Accordo sullo shutdown
Finalmente, dopo 41 giorni, lo shutdown negli Stati Uniti è terminato grazie all’approvazione da parte del Senato americano di un accordo che ha posto fine alla paralisi del governo federale.
L’intesa consente la riapertura delle attività governative fino al 30 gennaio 2026 e mira a risolvere le questioni che avevano bloccato l’approvazione del bilancio.
Otto senatori democratici hanno rotto con il partito, rinunciando alla loro richiesta chiave di una proroga garantita dei sussidi Obamacare. La reazione dei mercati azionari statunitensi è stata immediata. I principali indici hanno chiuso in territorio positivo nella prima seduta della settimana.
Il Dow Jones ha registrato un rialzo dello 0,81% a 47.369 punti, mentre l’S&P 500 ha guadagnato l'1,54% a 6.832 punti. Migliore la performance del Nasdaq, che è salito del 2,27% a 23.527 punti.
Valute in trading range
Sul mercato valutario si sono registrate poche oscillazioni, con una price action contenuta entro 40–50 pips sui principali cambi. L’euro-dollaro è rimasto compreso tra 1,1540 e 1,1580, mentre il Cable ha oscillato tra 1,3140 e 1,3190. Il dollaro-yen si è mosso tra 153,90 e 154,40.
È evidente la necessità di un trigger, un evento in grado di rompere l’equilibrio attuale. Questo potrebbe arrivare da decisioni della Federal Reserve o da sviluppi geopolitici. In assenza di novità rilevanti, il trading range dovrebbe proseguire.
Gold in ripresa
L’oro, dopo aver superato il livello segnalato ieri a 4.050, ha raggiunto il target di 4.150, da cui ha poi leggermente ritracciato. Si tratta del massimo delle ultime tre settimane. La crescente incertezza economica negli Stati Uniti ha alimentato le aspettative di un taglio dei tassi da parte della Federal Reserve nel breve termine.
I dati della scorsa settimana hanno evidenziato perdite occupazionali a ottobre, soprattutto nei settori pubblico e retail, mentre la fiducia dei consumatori è scesa ai minimi degli ultimi tre anni e mezzo. Gli operatori stimano una probabilità del 64% di un taglio di 25 punti base da parte della Fed a dicembre. Il governatore Stephen Miran ha addirittura proposto una riduzione di mezzo punto, alla luce del calo dell’inflazione e dell’aumento della disoccupazione.

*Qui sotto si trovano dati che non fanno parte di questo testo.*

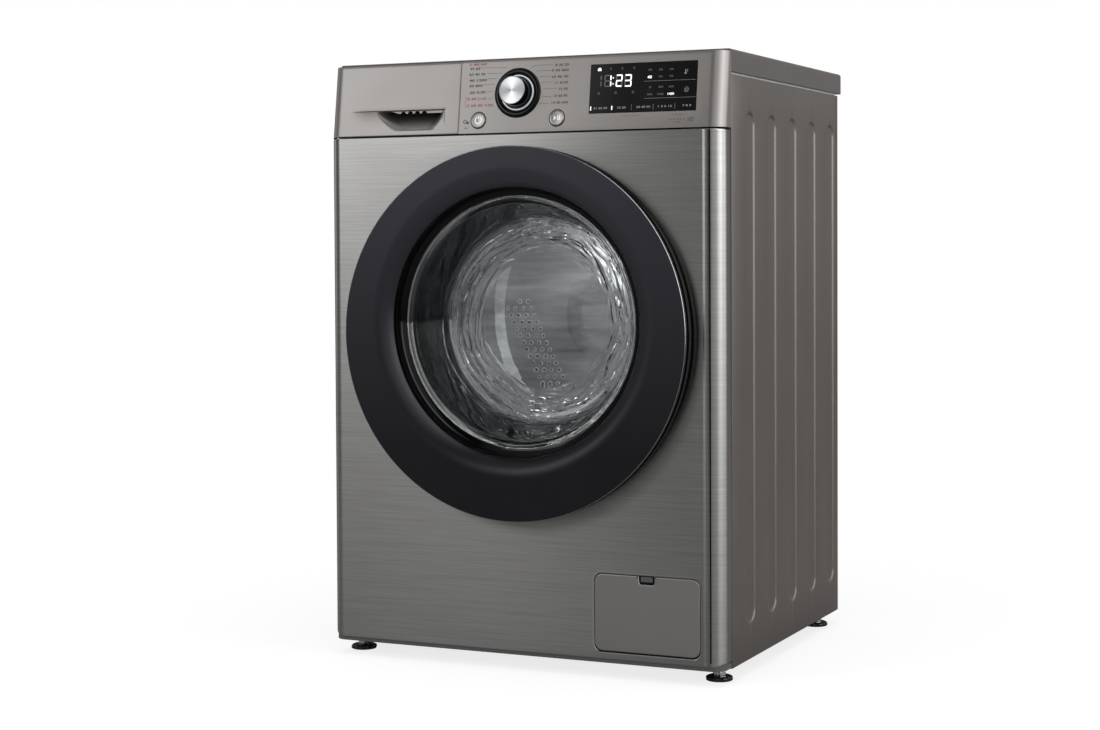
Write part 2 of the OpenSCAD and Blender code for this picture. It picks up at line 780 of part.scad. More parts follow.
hinge_x = -ring_r + 11.7;
hinge_v = -16.5;
hinge_y = front_y + hinge_v;
hinge_pin_r = 2.5;
knuckle_r = 4.2;
leaf_x = [hinge_x + 14.5, hinge_x + 42.5];   // sides of the hinge leaf's plate
leaf_post_z = 43;      // distance of the leaf's two posts from the ring's centre
cap_rim = 5.6;
ring_t = 3;
groove_v = -14;

// Revolved about the glass axis; profile points are [radius, distance behind the steel face]
module about_port(profile) {
  about_y(0, port_z) translate([0, 0, front_y]) rotate_extrude() polygon(profile);
}

// Revolved about the ring's own axis, in the same way
module about_ring(profile) {
  about_y(0, ring_z) translate([0, 0, front_y]) rotate_extrude() polygon(profile);
}

// The curve from the flat face into the ring's inner edge, grown outwards by t
function roll(t) = [for (i = [0 : 10]) let (a = 9 * i)
  [funnel_r + funnel_roll - (funnel_roll - t) * sin(a) , -2 - (door_proud - 2 - t) * cos(a)]];

module door_ring() {
  back = -2;
  color(satin_black) difference() {
    about_ring([[150, -door_proud], [ring_r - 1.6, -door_proud], [ring_r, -door_proud + 1.6],
      [ring_r, -door_proud + cap_rim], [ring_r - ring_t, -door_proud + cap_rim],
      [ring_r - ring_t, back], [150, back]]);
    about_port(concat([[0, -door_proud - cut], [funnel_r + funnel_roll, -door_proud - cut]], roll(0),
      [[funnel_r, cut], [0, cut]]));
    difference() {
      about_ring([[100, -door_proud + ring_t], [ring_r + cut, -door_proud + ring_t],
        [ring_r + cut, cut], [100, cut]]);
      about_ring([[ring_r - ring_t, -door_proud], [ring_r + cut, -door_proud],
        [ring_r + cut, -door_proud + cap_rim], [ring_r - ring_t, -door_proud + cap_rim]]);
      about_port(concat([[0, -door_proud - cut]], [[funnel_r + funnel_roll + 0.1, -door_proud - cut]],
        roll(ring_t), [[funnel_r + ring_t, 2 * cut], [0, 2 * cut]]));
    }
  }
}

module door_frame() {
  rear = -0.5;
  wall_r = ring_r - ring_t - 3;
  zone = 36;
  color(gloss_black) {
    difference() {
      union() {
        about_ring([[wall_r - 2, -door_proud + ring_t + seat_gap], [wall_r, -door_proud + ring_t + seat_gap],
          [wall_r, groove_v], [ring_r, groove_v], [ring_r, -5.5], [250, rear], [150, rear],
          [150, rear - 1.2], [wall_r - 2, rear - 1.2]]);
        about_port([[funnel_r - 6, 10], [funnel_r + 0.4, 10], [funnel_r + 0.4, rear - 1.2],
          [funnel_r + 5, rear - 1.2], [funnel_r + 5, 12.5], [funnel_r - 6, 12.5]]);
      }
      about_port([[0, -door_proud], [funnel_r + 0.4, -door_proud], [funnel_r + 0.4, 9.9], [0, 9.9]]);
      block([-ring_r - 10, front_y - door_proud + ring_t, ring_z - zone],
        [leaf_x[1] + 18, front_y + 2, ring_z + zone]);
      block([hook_x - hook_t / 2 - seat_gap, front_y - 3, port_z - hook_h / 2 - seat_gap],
        [hook_x + hook_t / 2 + seat_gap, front_y + 2, port_z + hook_h / 2 + seat_gap]);
    }
    for (side = [-1, 1]) block([leaf_x[0], front_y - 17.5, ring_z + side * leaf_post_z - 5],
      [leaf_x[1], front_y + rear - 0.6, ring_z + side * leaf_post_z + 5]);
  }
}

module door_trim() {
  color(gloss_black) about_port([[glass_r + 0.5, 4.4], [funnel_r, 4.4], [funnel_r, -1.6],
    [funnel_r - 1, -1.6], [funnel_r - 2.5, 0.5], [glass_r + 2, 2.6], [glass_r + 0.5, 3.4]]);
}

bowl_end_r = 150;

module door_glass() {
  flange_r = funnel_r - 0.6;
  outer_r = glass_r - 2;
  color([0.55, 0.62, 0.62, 0.5]) about_port([[glass_r - glass_t - 3, 4.7], [flange_r, 4.7],
    [flange_r, 9.7], [outer_r, 9.7], [outer_r - 1, 14], [bowl_end_r + 8, bowl_depth - 14],
    [bowl_end_r, bowl_depth - 5], [bowl_end_r - 14, bowl_depth - 1], [0, bowl_depth + 1],
    [0, bowl_depth + 1 - glass_t], [bowl_end_r - 16, bowl_depth - 1 - glass_t],
    [bowl_end_r - 8, bowl_depth - 9 - glass_t / 2], [outer_r - glass_t - 2, 14]]);
}

// A flat link between two hinge parts: round at the pin, its plan drawn in X and depth
module hinge_link(points, z0, z1, r) {
  translate([0, front_y, z0]) linear_extrude(z1 - z0) {
    translate([hinge_x, hinge_v]) circle(r = r);
    polygon(points);
  }
}

module door_hinge_bracket() {
  plate_x = [leaf_x[0] + 10, leaf_x[1] + 14];
  arm = [[hinge_x, hinge_v - 3.6], [plate_x[0] + 8, -5], [plate_x[0] + 17, -2.2],
    [plate_x[0] + 17, 0], [plate_x[0] + 3, 0], [hinge_x + 2, hinge_v + 3.6]];
  color(galvanised) {
    block([plate_x[0], front_y - 2.4, ring_z - 32], [plate_x[1], front_y, ring_z + 32]);
    hinge_link(arm, ring_z + 20, ring_z + 30, knuckle_r);
    hinge_link(arm, ring_z - 30, ring_z - 20, knuckle_r);
    translate([hinge_x, hinge_y, ring_z - 30]) cylinder(r = hinge_pin_r, h = 60);
  }
}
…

La riapertura del governo federale potrebbe ridurre la domanda di oro come bene rifugio. Tuttavia, tra le grandi banche, JP Morgan e Goldman Sachs prevedono che l’oro possa superare i 5.000 dollari l’oncia nel 2026, sostenuto dagli acquisti delle banche centrali nei mercati emergenti.
Petrolio
I future sul greggio WTI si sono mantenuti intorno ai 60 dollari al barile, con un andamento laterale in attesa dei principali report del settore. Le preoccupazioni si concentrano su un possibile surplus di offerta globale.
Mercoledì l’OPEC pubblicherà le sue previsioni mensili, insieme al rapporto annuale dell’Agenzia Internazionale per l’Energia. I prezzi del petrolio sono sotto pressione, poiché si prevede che l’offerta globale supererà la domanda. L’OPEC e i suoi alleati, inclusa la Russia, stanno allentando i limiti alla produzione.
Nel frattempo, le compagnie petrolifere russe Rosneft e Lukoil affrontano sanzioni statunitensi legate al conflitto in Ucraina. Lukoil avrebbe aumentato le spedizioni dal giacimento West Qurna 2 in Iraq.
Altrove, il presidente Donald Trump ha dichiarato che un accordo commerciale con l’India è vicino, mentre Nuova Delhi riduce gli acquisti di petrolio russo.